Studies conducted in the past looked at expansive, unpopulated areas like the ocean and predicted rises in sea levels. They don’t convey the same sense of urgency that The Lancet’s report does, because it’s the first large-scale study to determine what will happen specifically to people.

The Lancet report examined high-risk geographies against high, and growing, human populations, which includes the elderly.

Recently, heat waves have been ransacking the East Coast. The elderly are especially susceptible to heat, so rising temperatures pose immediate health risks.

In the next few decades, older people’s exposure to heat waves is expected to go up by a factor of 12, according to a New York Times story on the study.

Other notable effects, like the persistence of heavy rain and flooding that pummeled Texas and Oklahoma last month, are expected to hit dangerous levels.

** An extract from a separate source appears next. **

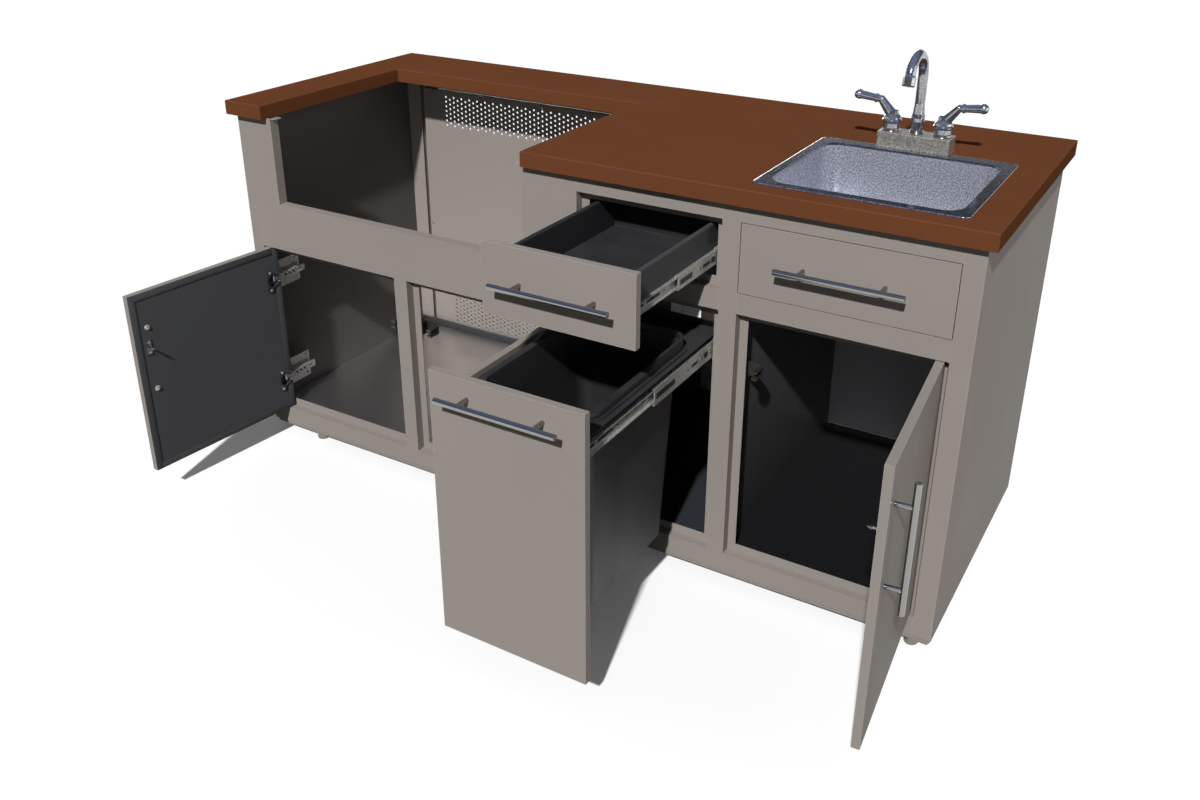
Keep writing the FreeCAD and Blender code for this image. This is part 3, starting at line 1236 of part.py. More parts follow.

For instance, people can expect quadruple amounts of rainfall, so imagine any flooding in the past few weeks at four times that amount.

Another imminent disaster could be the drought in California — within the next century, human exposure to drought will triple.

Additionally, carbon emissions rates are already above the worst-case projected scenarios from 2009, and there are no worldwide policies on how to contain them. Consequently, projections for mortality, illness and famine have increased as well.

The report estimates exposure events over time. Each year, the amount of older people who experience heat waves will increase by three billion. For drought, a billion more people. And extreme rain, two billion, because worldwide populations are expanding.

A United Nations summit will be held in December to discuss global policies to limit greenhouse-gas emissions.